— Start of Source material —
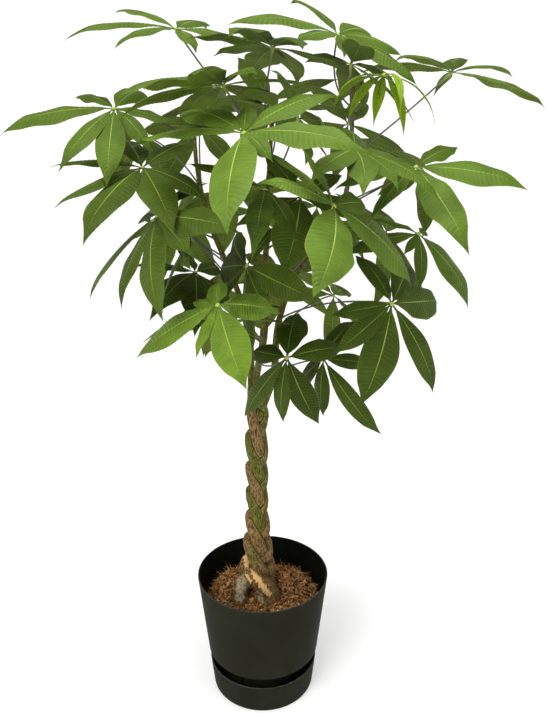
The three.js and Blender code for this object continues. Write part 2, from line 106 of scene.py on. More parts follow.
class Finish:
    """One material, with the nodes that feed its surface shader."""

    def __init__(self, name, constants):
        self.material = bpy.data.materials.new(name)
        self.material.use_nodes = True
        self.tree = self.material.node_tree
        self.surface = self.tree.nodes["Principled BSDF"]
        for socket, value in constants.items():
            self.surface.inputs[socket].default_value = value

    def add(self, kind, settings, sockets, output=0):
        node = self.tree.nodes.new(kind)
        for name, value in settings.items():
            if name == "stops":
                ramp = node.color_ramp.elements
                while len(ramp) < len(value):
                    ramp.new(0.5)
                for stop, (place, colour) in zip(ramp, value):
                    stop.position = place
                    stop.color = colour
            else:
                setattr(node, name, value)
        for name, value in sockets.items():
            if isinstance(value, Wire):
                self.tree.links.new(value.socket, node.inputs[name])
            else:
                node.inputs[name].default_value = value
        return Wire(self, node.outputs[output])

    def place(self):
        return self.add("ShaderNodeTexCoord", {}, {}, "Object")

    def stretched(self, across, along):
        """The place in the object, scaled across and along the vertical."""
        scale = (across, across, along)
        return self.add("ShaderNodeVectorMath", {"operation": "MULTIPLY"}, {0: self.place(), 1: scale})

    def tint(self, name):
        """The value of that name that the piece carries at its points."""
        return self.add("ShaderNodeAttribute", {"attribute_name": name}, {}, "Fac")

    def cloud(self, scale, detail=3.0, roughness=0.55, place=None):
        values = {"Scale": scale, "Detail": detail, "Roughness": roughness}
        values["Vector"] = self.place() if place is None else place
        return self.add("ShaderNodeTexNoise", {}, values)

    def blend(self, share, first, second):
        """The first colour where share is 0, the second where it is 1."""
        return self.add("ShaderNodeMix", {"data_type": "RGBA"}, {0: share, 6: first, 7: second}, 2)

    def set(self, socket, wire):
        self.tree.links.new(wire.socket, self.surface.inputs[socket])

    def relief(self, height, depth):
        """Raises the surface by the height wire, whose full range is depth metres."""
        values = {"Height": height, "Distance": depth, "Strength": 1.0}
        self.set("Normal", self.add("ShaderNodeBump", {}, values))


def shaded(colour, share, veil=0.0):
    """The colour dimmed or lifted to a share of itself, under a grey veil."""
    return (*(share * part + veil for part in colour[:3]), 1)


def moulded_plastic(name, colour, rim):
    """Satin polypropylene: a fine grain, faint flow clouds, dust, and a painted highlight at its rim."""
    finish = Finish(name, {"Specular IOR Level": 0.03})
    flow = finish.cloud(9.0, 2.0)
    dust = finish.cloud(38.0, 6.0, 0.7).between(0.56, 0.78)
    body = finish.blend(flow.between(0.35, 0.65), colour, shaded(colour, 1.3))
    body = finish.blend(dust * 0.30, body, shaded(colour, 2.0, 0.006))
    height = finish.add("ShaderNodeSeparateXYZ", {}, {0: finish.place()}, "Z")
    # Painted highlight: a patchy paler band just below the rim, standing in for light caught on its edge.
    edge = height.between(rim - RIM_HIGHLIGHT_FROM, rim - RIM_HIGHLIGHT_TO) * finish.cloud(120.0).between(0.2, 0.6)
    finish.set("Base Color", finish.blend(edge * 0.8, body, RIM_HIGHLIGHT))
    finish.set("Roughness", 0.54 + flow * 0.10 + dust * 0.14)
    finish.relief(finish.cloud(1500.0, 2.0) * 0.7 + finish.cloud(60.0, 2.0) * 0.3, PLASTIC_GRAIN)
    return finish.material


def bent(start, corner, end, share):
    """A point on the curve that heads from the start for the corner and turns to the end."""
    return start.lerp(corner, share).lerp(corner.lerp(end, share), share)


def softened(corners):
    """A profile of (radius, height) whose corners are rounded by the given softness."""
    profile = []
    for i, (radius, height, softness) in enumerate(corners):
        corner = Vector((radius, height))
        if softness == 0:
            profile.append(corner)
            continue
        arrive = corner + (Vector(corners[i - 1][:2]) - corner).normalized() * softness
        leave = corner + (Vector(corners[i + 1][:2]) - corner).normalized() * softness
        for j in range(CORNER_STEPS + 1):
            profile.append(bent(arrive, corner, leave, j / CORNER_STEPS))
    return profile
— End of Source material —
→ Task objective
Say how many lines of the data include the string "part". Nothing other than the number should be given.

→ Exercise response
2